What needs to be done ▸
Copy each line below in which the word "Output" occurs.

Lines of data

┄┄┄┄┄┄┄┄┄┄┄┄┄┄┄┄┄┄┄┄

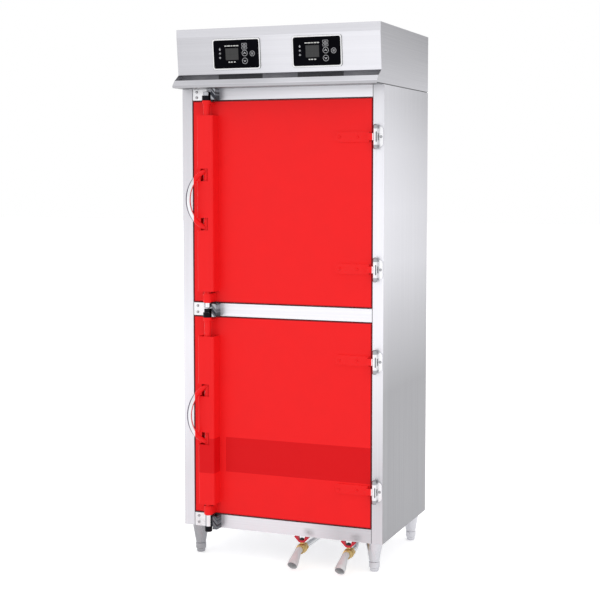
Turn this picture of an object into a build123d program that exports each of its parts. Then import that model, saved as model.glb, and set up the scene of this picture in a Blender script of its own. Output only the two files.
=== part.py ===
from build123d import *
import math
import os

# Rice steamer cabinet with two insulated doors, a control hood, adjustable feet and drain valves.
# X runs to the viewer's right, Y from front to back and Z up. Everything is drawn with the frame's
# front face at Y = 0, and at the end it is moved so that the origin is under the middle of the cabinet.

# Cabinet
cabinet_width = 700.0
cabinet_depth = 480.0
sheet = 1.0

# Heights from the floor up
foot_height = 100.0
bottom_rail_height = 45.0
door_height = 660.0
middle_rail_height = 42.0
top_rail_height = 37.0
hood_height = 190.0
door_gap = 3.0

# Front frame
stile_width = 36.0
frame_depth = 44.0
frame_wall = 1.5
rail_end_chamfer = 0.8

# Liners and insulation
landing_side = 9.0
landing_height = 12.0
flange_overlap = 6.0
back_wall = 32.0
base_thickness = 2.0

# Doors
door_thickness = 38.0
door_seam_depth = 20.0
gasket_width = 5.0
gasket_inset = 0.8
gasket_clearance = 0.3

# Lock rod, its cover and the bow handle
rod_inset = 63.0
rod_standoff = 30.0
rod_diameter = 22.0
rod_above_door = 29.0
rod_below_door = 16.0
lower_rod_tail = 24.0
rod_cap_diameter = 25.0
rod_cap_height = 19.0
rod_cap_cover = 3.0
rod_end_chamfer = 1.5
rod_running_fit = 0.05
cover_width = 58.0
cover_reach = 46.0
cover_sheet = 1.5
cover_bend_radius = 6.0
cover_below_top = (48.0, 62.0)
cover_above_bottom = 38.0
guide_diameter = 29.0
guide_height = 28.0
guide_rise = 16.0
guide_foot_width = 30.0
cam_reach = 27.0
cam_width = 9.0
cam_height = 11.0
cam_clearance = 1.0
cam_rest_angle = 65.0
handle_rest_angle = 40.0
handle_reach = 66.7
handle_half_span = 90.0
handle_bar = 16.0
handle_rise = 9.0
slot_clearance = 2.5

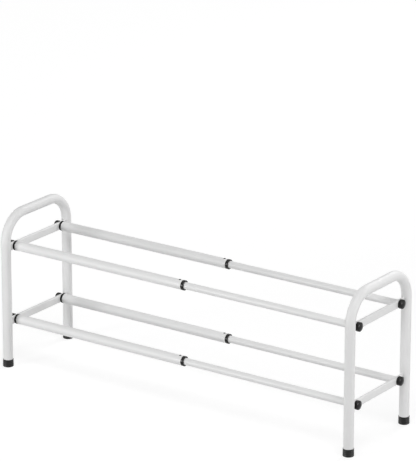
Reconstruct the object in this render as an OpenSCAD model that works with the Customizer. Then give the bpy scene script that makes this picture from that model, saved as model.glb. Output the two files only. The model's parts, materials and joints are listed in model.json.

┄┄┄┄┄┄┄┄┄┄┄┄┄┄┄┄┄┄┄┄

Written solution ▸
Turn this picture of an object into a build123d program that exports each of its parts. Then import that model, saved as model.glb, and set up the scene of this picture in a Blender script of its own. Output only the two files.
Reconstruct the object in this render as an OpenSCAD model that works with the Customizer. Then give the bpy scene script that makes this picture from that model, saved as model.glb. Output the two files only. The model's parts, materials and joints are listed in model.json.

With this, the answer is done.